If any other info is needed I will post it.  Some of you may know that I have been working on this for a while and have a few threads out there.  I really do want to learn this stuff to get my  wireless up and running as well as to be able to make sure that no one else has to go through all of this.

Thx

Damon

----------

## prometheanfire

Welcome to the club.  I have the same laptop and the same problem.

Quick question, Do you have the card with bluetooth?

----------

## damoncf

Yes I do have bluetooth as well.  My Kinfocenter is telling me it (BT) is setup on the usb somewhere though.  The wifi card is showing up under my pci info.  I unfortunatley do not have anything bluetooth to test its ability yet.  I can only guess that by my dmesg that it is working ok.

Damon

----------

## Adrien

Hi!   :Smile: 

Are you sure the firmware is properly installed?

You may have a look at this too: https://forums.gentoo.org/viewtopic-t-410240-start-25.html

----------

## damoncf

After reading through those postings I have to ask if there is a specific firmware driver that will run a x86-64 machine.  I am running a full 64bit os.  Not sure if that makes a difference or not.  In the tutorial I linked to above it says that I could choose any and sugested the one that I chose.

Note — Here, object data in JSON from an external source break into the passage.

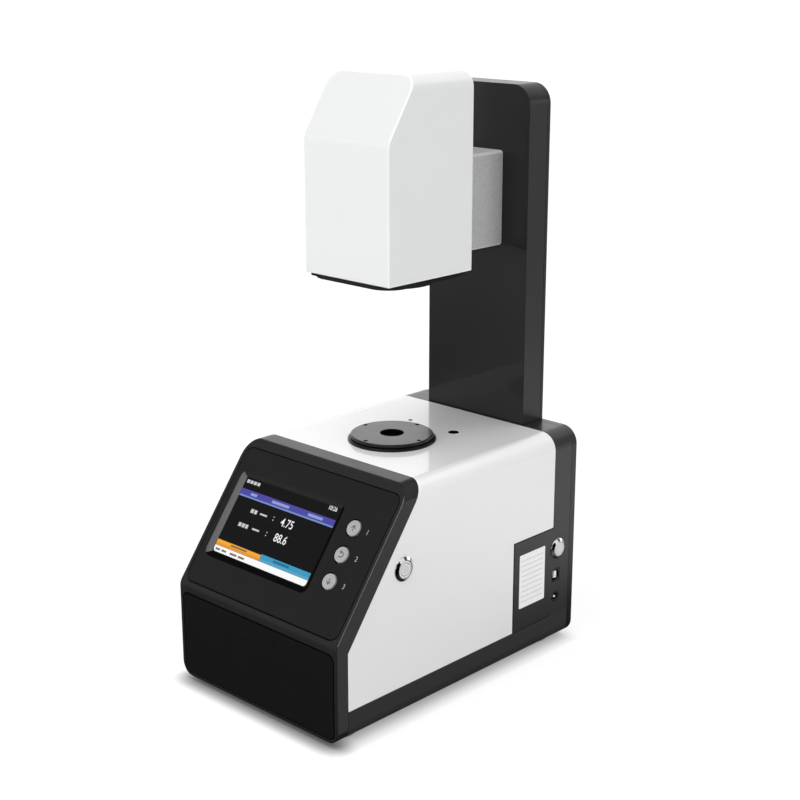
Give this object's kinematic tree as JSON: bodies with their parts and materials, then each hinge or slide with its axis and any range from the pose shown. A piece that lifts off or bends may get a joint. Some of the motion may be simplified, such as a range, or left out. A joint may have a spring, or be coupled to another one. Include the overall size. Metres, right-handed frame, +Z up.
{
  "type": "haze meter",
  "caption": "Bench-top haze meter: sloped-front base with screen, keys and sample port over an integrating sphere, and a lamp head on a rear column.",
  "frame": {"origin": "on the bench, under the middle of the base, in the plane of the feet's undersides", "axes": "+Z up, -Y out of the front with the screen, +X to the side with the push buttons and sockets"},
  "size_m": [0.2028, 0.31, 0.5336],
  "materials": {
    "chassis_black": "satin black enamel",
    "panel_black": "satin black",
    "front_gloss": "gloss black",
    "shell_white": "gloss white enamel",
    "screen_glass": "clear window over a dark screen",
    "display_frame": "display",
    "board_green": "circuit board",
    "part_black": "matt black",
    "key_grey": "satin grey",
    "socket_steel": "plated steel",
    "button_chrome": "polished",
    "button_cap": "fine blasted",
    "port_grey": "satin grey anodised",
    "sphere_alloy": "turned",
    "screw_steel": "plated",
    "foot_rubber": "rubber",
    "cast_grey": "blasted casting",
    "lens_glass": "clear",
    "lamp_board": "lamp on its board",
    "heat_sink": "black anodised",
    "label_white": "plain label"
  },
  "bodies": {
    "stand": {"base_frame": "chassis_black", "base_shell": "shell_white", "front_bezel": "chassis_black", "control_panel": "panel_black", "front_plate": "front_gloss", "screen_window": "screen_glass", "display_module": "display_frame", "key_board": "board_green", "key_switches": "part_black", "main_board": "board_green", "connector_board": "board_green", "usb_socket": "socket_steel", "power_jack": "part_black", "rating_label": "label_white", "power_button_body": "button_chrome", "power_button_nut": "button_chrome", "test_button_body": "button_chrome", "test_button_nut": "button_chrome", "port_ring": "part_black", "port_plate": "port_grey", "port_screws": "part_black", "compensation_tube": "part_black", "sphere_upper": "sphere_alloy", "sphere_lower": "sphere_alloy", "sphere_bolts": "screw_steel", "sphere_posts": "socket_steel", "detector_holder": "part_black", "photodetector": "socket_steel", "light_trap": "part_black", "feet": "foot_rubber", "foot_screws": "screw_steel", "cover_screws": "screw_steel", "bezel_screws": "screw_steel", "rear_cover": "chassis_black", "rear_screws": "screw_steel", "column": "chassis_black", "column_cover": "chassis_black", "column_screws": "screw_steel", "column_spine": "socket_steel", "cast_arm": "cast_grey", "arm_bolts": "screw_steel", "head_bolts": "screw_steel", "head_shell": "shell_white", "head_plate": "part_black", "head_plate_screws": "screw_steel", "lens_ring": "part_black", "collimator_lens": "lens_glass", "lens_barrel": "part_black", "aperture_stop": "part_black", "lamp_module": "lamp_board", "heat_sink": "heat_sink", "head_bracket": "socket_steel"},
    "key_up": {"key_up": "key_grey"},
    "key_return": {"key_return": "key_grey"},
    "key_down": {"key_down": "key_grey"},
    "test_button_cap": {"test_button_cap": "button_cap"},
    "power_button_cap": {"power_button_cap": "button_cap"}
  },
  "joints": [
    {"name": "key_up_press", "type": "slide", "parent": "stand", "child": "key_up", "axis": [0, 0.8013, -0.5982], "range_m": [0, 0.0006], "stiffness_N_per_m": 1500},
    {"name": "key_return_press", "type": "slide", "parent": "stand", "child": "key_return", "axis": [0, 0.8013, -0.5982], "range_m": [0, 0.0006], "stiffness_N_per_m": 1500},
    {"name": "key_down_press", "type": "slide", "parent": "stand", "child": "key_down", "axis": [0, 0.8013, -0.5982], "range_m": [0, 0.0006], "stiffness_N_per_m": 1500},
    {"name": "test_button_press", "type": "slide", "parent": "stand", "child": "test_button_cap", "axis": [-1, 0, 0], "range_m": [0, 0.0015], "stiffness_N_per_m": 1500},
    {"name": "power_button_press", "type": "slide", "parent": "stand", "child": "power_button_cap", "axis": [-1, 0, 0], "range_m": [0, 0.0025], "stiffness_N_per_m": 1200}
  ]
}
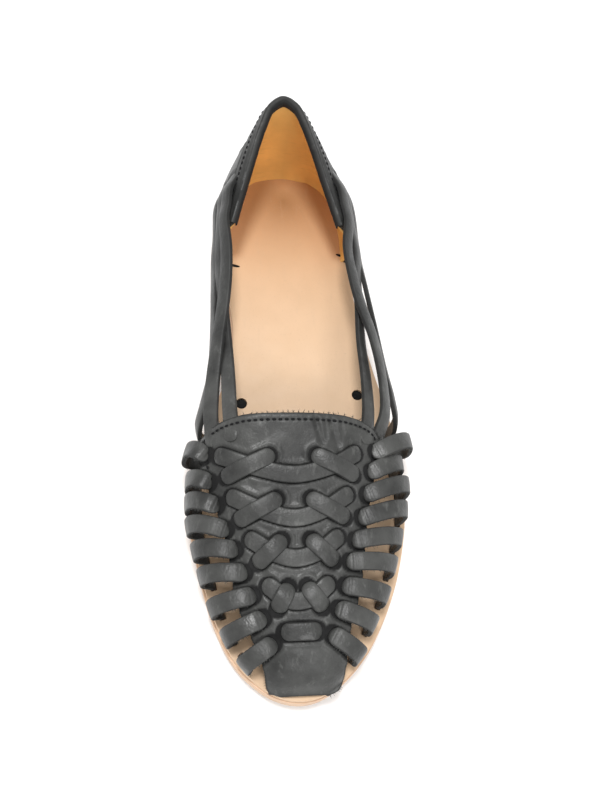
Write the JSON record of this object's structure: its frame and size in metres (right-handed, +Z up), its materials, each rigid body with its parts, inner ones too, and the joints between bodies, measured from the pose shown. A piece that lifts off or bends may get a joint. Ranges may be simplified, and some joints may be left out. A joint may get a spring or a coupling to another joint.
{
  "type": "huarache sandal",
  "caption": "Flat woven leather huarache sandal for a left foot, with a laced front, thong loops down both sides, open side straps and a closed heel counter on a low heel.",
  "frame": {"origin": "centre of the bounding box, on the plane that the sole stands on", "axes": "+Y from the toe to the heel, +Z up, -X the medial side (the big toe's side of this left shoe)"},
  "size_m": [0.0958, 0.2478, 0.0663],
  "materials": {
    "black_leather": "charcoal black, soft semi-matt with a light grain and raw fuzzy cut edges",
    "lining_leather": "orange tan, smooth matt",
    "insole_leather": "undyed vegetable tan, smooth, darker under the heel",
    "sole_edge": "undyed sole leather with a pressed edge",
    "heel_stack": "stacked sole leather"
  },
  "bodies": {
    "root": {"outsole": "sole_edge", "heel": "heel_stack", "insole": "insole_leather", "upper": "black_leather", "heel_counter": "black_leather"}
  },
  "joints": []
}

 :Question:  So my question is do I need a specific .sys file for my 64bit system?  :Question: 

Damon  :Smile: 

----------

## sul3n3t

 *damoncf wrote:*   

> So my question is do I need a specific .sys file for my 64bit system? 
> 
> Damon 

 

Yes, but for right now we will most likely just need to be patient.

----------

## damoncf

 *sul3n3t wrote:*   

>  *damoncf wrote:*   So my question is do I need a specific .sys file for my 64bit system? 
> 
> Damon  
> 
> Yes, but for right now we will most likely just need to be patient.

 

I do have my firmware correctly installed and the driver it is telling me what it wants is in the /lib/firmware folder; exactly where the system was looking for it.  For some reason it will just not load.

Something odd though: I have the kdewifi up and running on my desktop and it is showing me that I have a full 54MBits/s up and running on eth1. Yet I am still not able to bring eth1 up with ifconfig.  I am also not able to find any networks with scanning.  :Question:   :Exclamation:   :Question: 

Damon

----------

## Adrien

Hi!   :Smile: 

As sul3n3t said, yes, you need a 64 bit designed .sys file. No need to be patient though, as you can find it on the ubuntu forums here's the url: http://ubuntuforums.org/attachment.php?attachmentid=186

Try with that one!   :Wink: 

----------

## prometheanfire

I have tried it with that firmware but it still doesn't work.

Same error.

----------